> TO DO
Copy each line exactly. Leave nothing out.

> DATASET ROWS
######

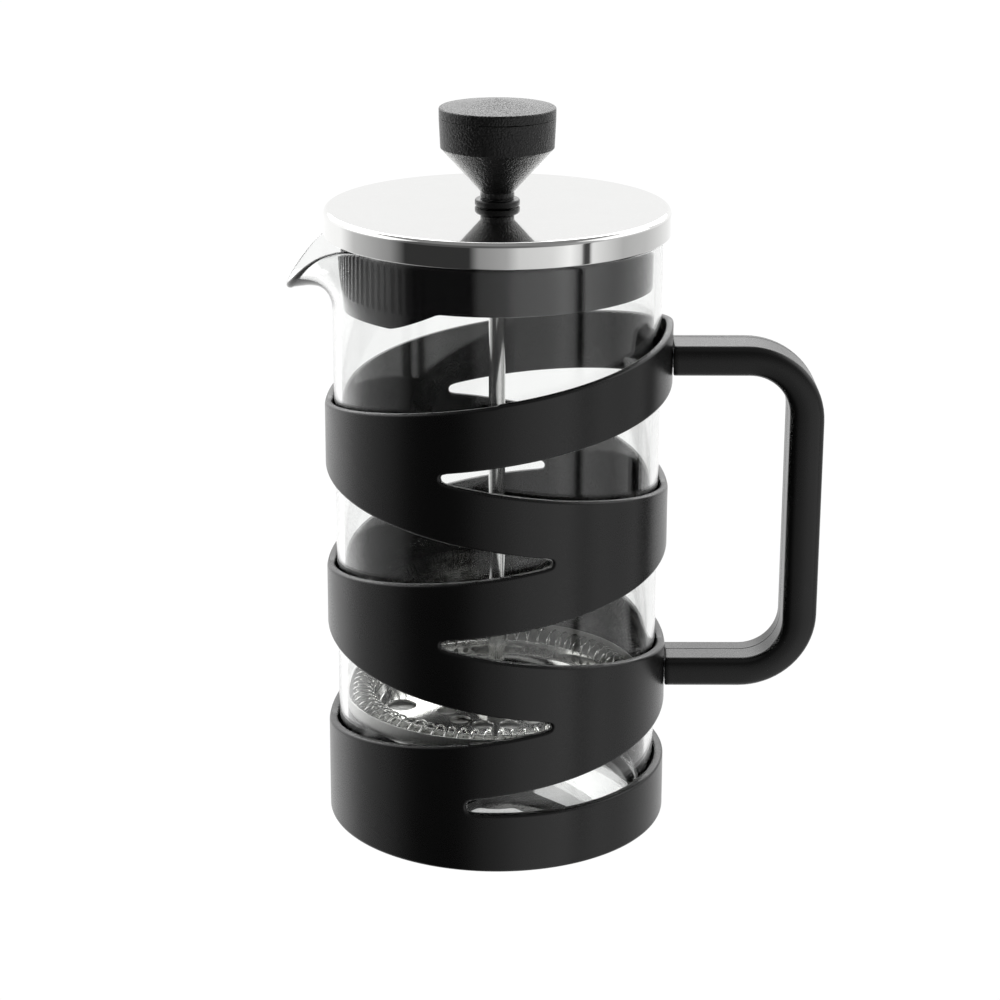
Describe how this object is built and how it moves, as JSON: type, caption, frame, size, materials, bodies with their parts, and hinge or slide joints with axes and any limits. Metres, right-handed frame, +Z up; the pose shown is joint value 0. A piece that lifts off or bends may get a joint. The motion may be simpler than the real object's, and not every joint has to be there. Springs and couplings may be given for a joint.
{
  "type": "french press",
  "caption": "Glass coffee press held in a black slotted plastic sleeve with a D-shaped handle, polished steel lid and a plunger with a spring-edged mesh filter.",
  "frame": {"origin": "centre of the sleeve's flat underside, on the surface the press stands on", "axes": "+Z up along the plunger rod, +X towards the handle, -X towards the spout"},
  "size_m": [0.1573, 0.1024, 0.218],
  "materials": {
    "black_satin": "satin, fine spark-eroded texture",
    "black_gloss": "gloss",
    "black_textured": "satin with a coarse moulded texture",
    "clear_glass": "clear borosilicate, fire polished",
    "polished_steel": "mirror polished stainless steel",
    "satin_steel": "bright drawn stainless steel",
    "woven_steel": "fine woven wire",
    "brass_insert": "turned and knurled",
    "zinc": "zinc plated"
  },
  "bodies": {
    "sleeve": {"sleeve_frame": "black_satin", "handle": "black_satin", "handle_screw_upper": "zinc", "handle_screw_lower": "zinc"},
    "beaker": {"beaker": "clear_glass"},
    "lid": {"lid_cover": "polished_steel", "rod_guide_bush": "black_satin", "guide_nut": "black_satin"},
    "lid_insert": {"lid_insert": "black_gloss"},
    "plunger": {"knob_body": "black_textured", "knob_cap": "black_textured", "knob_thread_insert": "brass_insert", "plunger_rod": "polished_steel", "upper_nut": "satin_steel", "spring_plate": "polished_steel", "spring_coil": "satin_steel", "filter_mesh": "woven_steel", "cross_plate": "polished_steel", "lower_nut": "satin_steel"}
  },
  "joints": [
    {"name": "beaker_lift", "type": "slide", "parent": "sleeve", "child": "beaker", "axis": [0, 0, 1], "range_m": [0, 0.155]},
    {"name": "lid_lift", "type": "slide", "parent": "beaker", "child": "lid", "axis": [0, 0, 1], "range_m": [0, 0.16]},
    {"name": "lid_turn", "type": "hinge", "parent": "lid", "child": "lid_insert", "pos_m": [0, 0, 0.18], "axis": [0, 0, 1], "continuous": true},
    {"name": "plunger_slide", "type": "slide", "parent": "lid", "child": "plunger", "axis": [0, 0, 1], "range_m": [0, 0.115]}
  ]
}
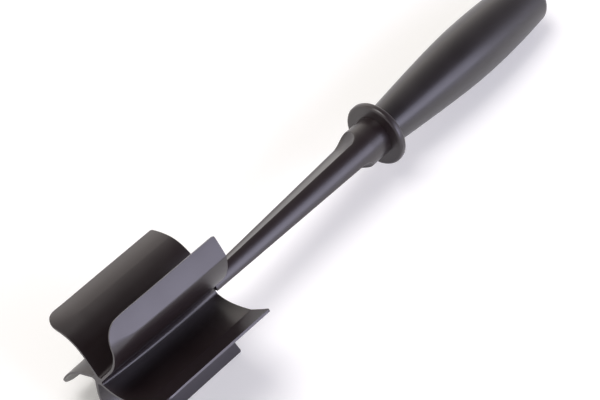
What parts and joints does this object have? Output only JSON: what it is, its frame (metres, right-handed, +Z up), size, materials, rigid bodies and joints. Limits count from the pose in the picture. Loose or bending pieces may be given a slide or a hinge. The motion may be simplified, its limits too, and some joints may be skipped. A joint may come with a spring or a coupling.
{
  "type": "meat masher",
  "caption": "Hand tool that breaks up minced meat in a pan: curved blades round a hub, on a tapered fluted stem with a round hand stop and a swelling round grip.",
  "frame": {"origin": "centre of the base of the bounding box, on the worktop that the tool lies on", "axes": "+X from the blades to the grip along the worktop, +Z up; the tool lies on two blade edges and on the swell of its grip, so its own axis falls 3.9 degrees towards the grip"},
  "size_m": [0.2703, 0.0578, 0.0587],
  "materials": {
    "moulded_nylon": "satin moulded charcoal",
    "grip_nylon": "satin moulded charcoal",
    "plated_steel": "zinc plated"
  },
  "bodies": {
    "root": {"blade_head": "moulded_nylon", "stem": "moulded_nylon", "hand_stop": "moulded_nylon", "grip_shell": "grip_nylon", "clamp_screw": "plated_steel", "screw_washer": "plated_steel", "end_plug": "grip_nylon"}
  },
  "joints": []
}
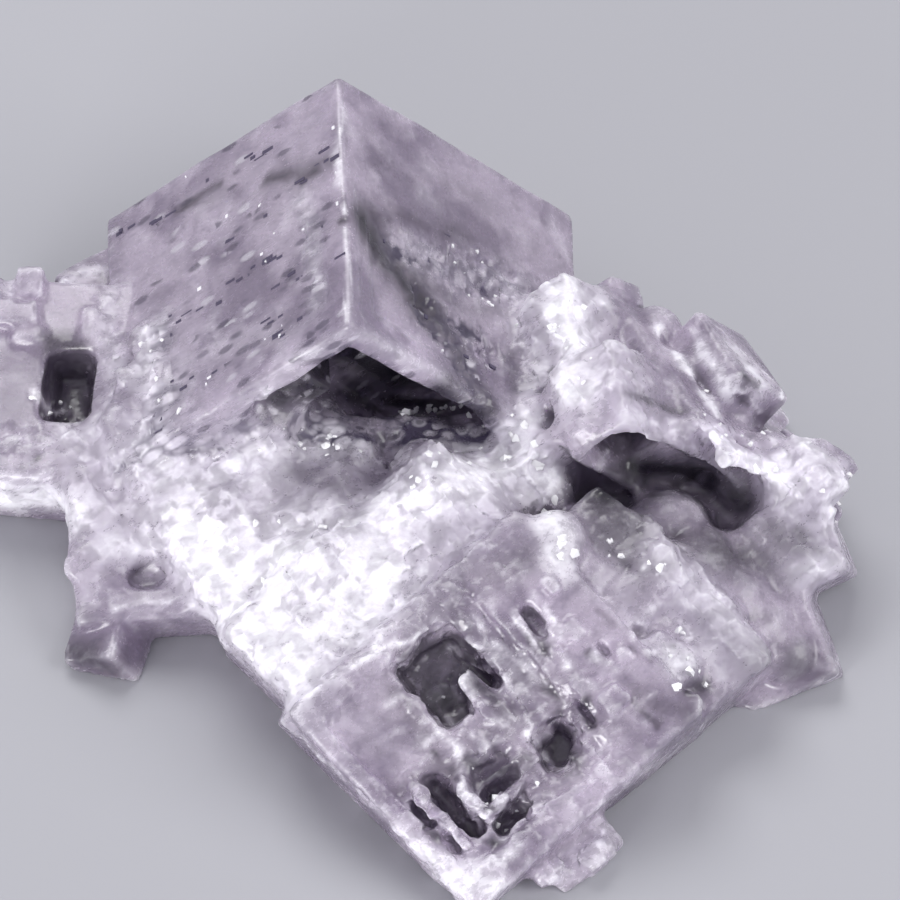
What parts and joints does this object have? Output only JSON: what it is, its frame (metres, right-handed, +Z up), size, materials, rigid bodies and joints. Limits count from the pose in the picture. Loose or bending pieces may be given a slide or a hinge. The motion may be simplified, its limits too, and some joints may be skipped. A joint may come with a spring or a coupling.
{
  "type": "halite crystal cluster",
  "caption": "Intergrown cubes of clear to milky rock salt with stepped hollow faces, one large cube standing on its edge behind a flat slab, on a flat broken base",
  "frame": {"origin": "on the flat broken base, under the middle of the cluster", "axes": "+Z up from the base, +X to the viewer's right with the slab of stepped pits towards the viewer, +Y back along the main cube's ridge"},
  "size_m": [0.0284, 0.0288, 0.0103],
  "materials": {
    "halite": "clear to milky grey-violet salt, smooth faces, sugary seams"
  },
  "bodies": {
    "root": {"halite_cluster": "halite"}
  },
  "joints": []
}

######

> RESULT BELOW
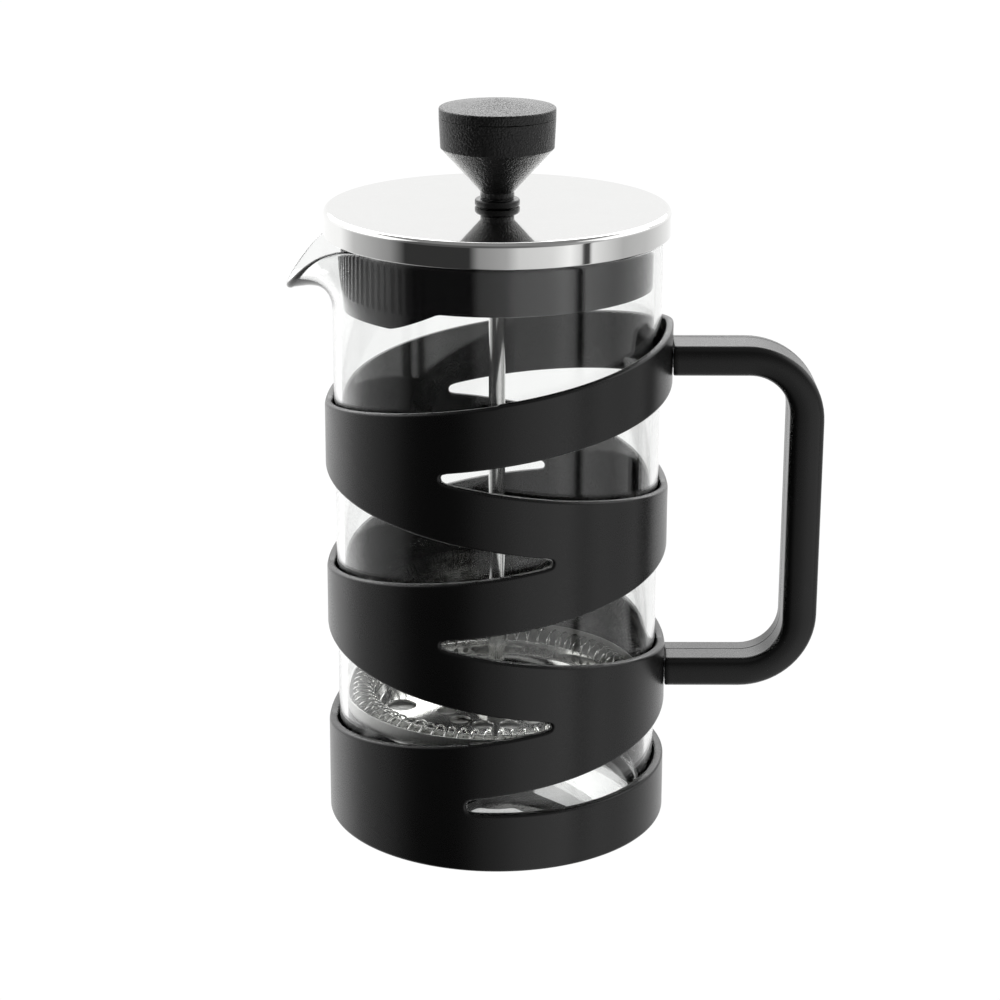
Describe how this object is built and how it moves, as JSON: type, caption, frame, size, materials, bodies with their parts, and hinge or slide joints with axes and any limits. Metres, right-handed frame, +Z up; the pose shown is joint value 0. A piece that lifts off or bends may get a joint. The motion may be simpler than the real object's, and not every joint has to be there. Springs and couplings may be given for a joint.
{
  "type": "french press",
  "caption": "Glass coffee press held in a black slotted plastic sleeve with a D-shaped handle, polished steel lid and a plunger with a spring-edged mesh filter.",
  "frame": {"origin": "centre of the sleeve's flat underside, on the surface the press stands on", "axes": "+Z up along the plunger rod, +X towards the handle, -X towards the spout"},
  "size_m": [0.1573, 0.1024, 0.218],
  "materials": {
    "black_satin": "satin, fine spark-eroded texture",
    "black_gloss": "gloss",
    "black_textured": "satin with a coarse moulded texture",
    "clear_glass": "clear borosilicate, fire polished",
    "polished_steel": "mirror polished stainless steel",
    "satin_steel": "bright drawn stainless steel",
    "woven_steel": "fine woven wire",
    "brass_insert": "turned and knurled",
    "zinc": "zinc plated"
  },
  "bodies": {
    "sleeve": {"sleeve_frame": "black_satin", "handle": "black_satin", "handle_screw_upper": "zinc", "handle_screw_lower": "zinc"},
    "beaker": {"beaker": "clear_glass"},
    "lid": {"lid_cover": "polished_steel", "rod_guide_bush": "black_satin", "guide_nut": "black_satin"},
    "lid_insert": {"lid_insert": "black_gloss"},
    "plunger": {"knob_body": "black_textured", "knob_cap": "black_textured", "knob_thread_insert": "brass_insert", "plunger_rod": "polished_steel", "upper_nut": "satin_steel", "spring_plate": "polished_steel", "spring_coil": "satin_steel", "filter_mesh": "woven_steel", "cross_plate": "polished_steel", "lower_nut": "satin_steel"}
  },
  "joints": [
    {"name": "beaker_lift", "type": "slide", "parent": "sleeve", "child": "beaker", "axis": [0, 0, 1], "range_m": [0, 0.155]},
    {"name": "lid_lift", "type": "slide", "parent": "beaker", "child": "lid", "axis": [0, 0, 1], "range_m": [0, 0.16]},
    {"name": "lid_turn", "type": "hinge", "parent": "lid", "child": "lid_insert", "pos_m": [0, 0, 0.18], "axis": [0, 0, 1], "continuous": true},
    {"name": "plunger_slide", "type": "slide", "parent": "lid", "child": "plunger", "axis": [0, 0, 1], "range_m": [0, 0.115]}
  ]
}
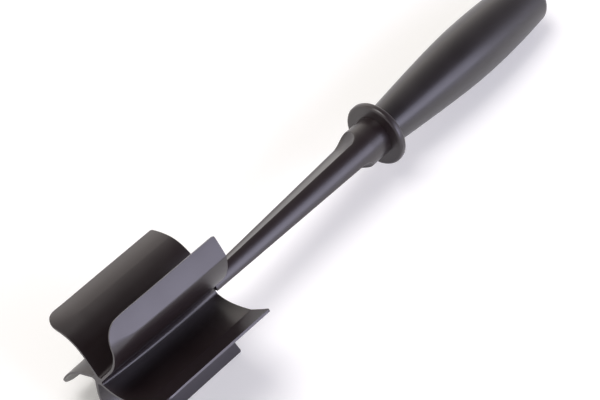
What parts and joints does this object have? Output only JSON: what it is, its frame (metres, right-handed, +Z up), size, materials, rigid bodies and joints. Limits count from the pose in the picture. Loose or bending pieces may be given a slide or a hinge. The motion may be simplified, its limits too, and some joints may be skipped. A joint may come with a spring or a coupling.
{
  "type": "meat masher",
  "caption": "Hand tool that breaks up minced meat in a pan: curved blades round a hub, on a tapered fluted stem with a round hand stop and a swelling round grip.",
  "frame": {"origin": "centre of the base of the bounding box, on the worktop that the tool lies on", "axes": "+X from the blades to the grip along the worktop, +Z up; the tool lies on two blade edges and on the swell of its grip, so its own axis falls 3.9 degrees towards the grip"},
  "size_m": [0.2703, 0.0578, 0.0587],
  "materials": {
    "moulded_nylon": "satin moulded charcoal",
    "grip_nylon": "satin moulded charcoal",
    "plated_steel": "zinc plated"
  },
  "bodies": {
    "root": {"blade_head": "moulded_nylon", "stem": "moulded_nylon", "hand_stop": "moulded_nylon", "grip_shell": "grip_nylon", "clamp_screw": "plated_steel", "screw_washer": "plated_steel", "end_plug": "grip_nylon"}
  },
  "joints": []
}
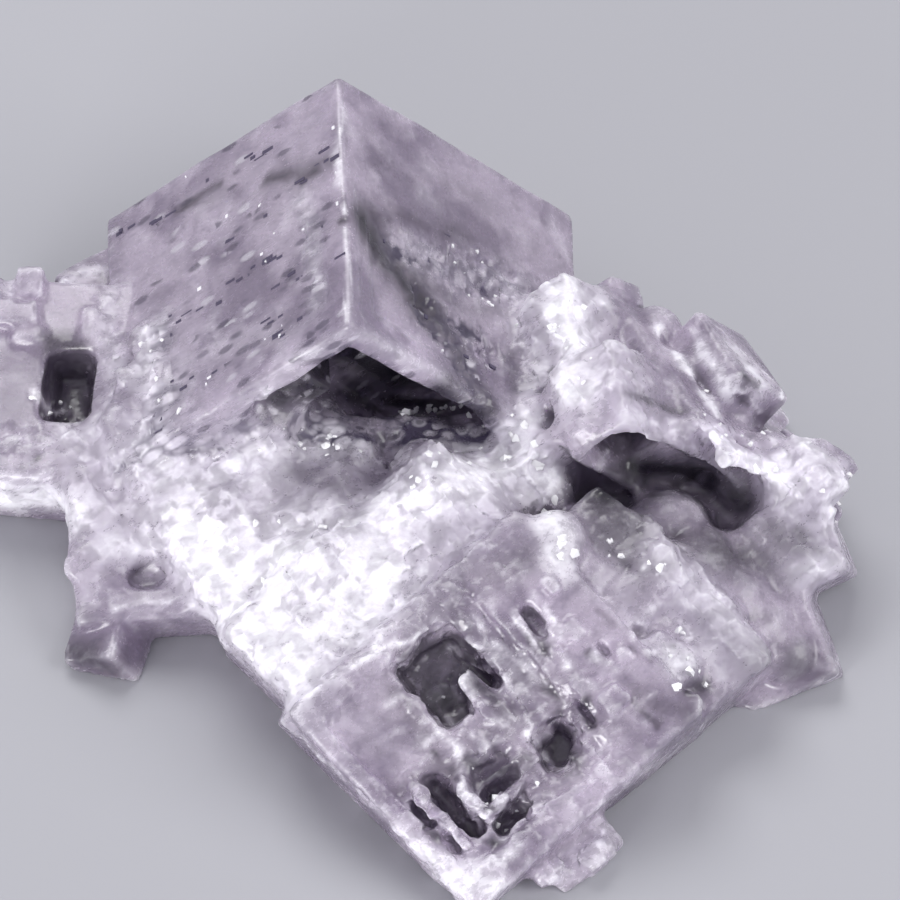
What parts and joints does this object have? Output only JSON: what it is, its frame (metres, right-handed, +Z up), size, materials, rigid bodies and joints. Limits count from the pose in the picture. Loose or bending pieces may be given a slide or a hinge. The motion may be simplified, its limits too, and some joints may be skipped. A joint may come with a spring or a coupling.
{
  "type": "halite crystal cluster",
  "caption": "Intergrown cubes of clear to milky rock salt with stepped hollow faces, one large cube standing on its edge behind a flat slab, on a flat broken base",
  "frame": {"origin": "on the flat broken base, under the middle of the cluster", "axes": "+Z up from the base, +X to the viewer's right with the slab of stepped pits towards the viewer, +Y back along the main cube's ridge"},
  "size_m": [0.0284, 0.0288, 0.0103],
  "materials": {
    "halite": "clear to milky grey-violet salt, smooth faces, sugary seams"
  },
  "bodies": {
    "root": {"halite_cluster": "halite"}
  },
  "joints": []
}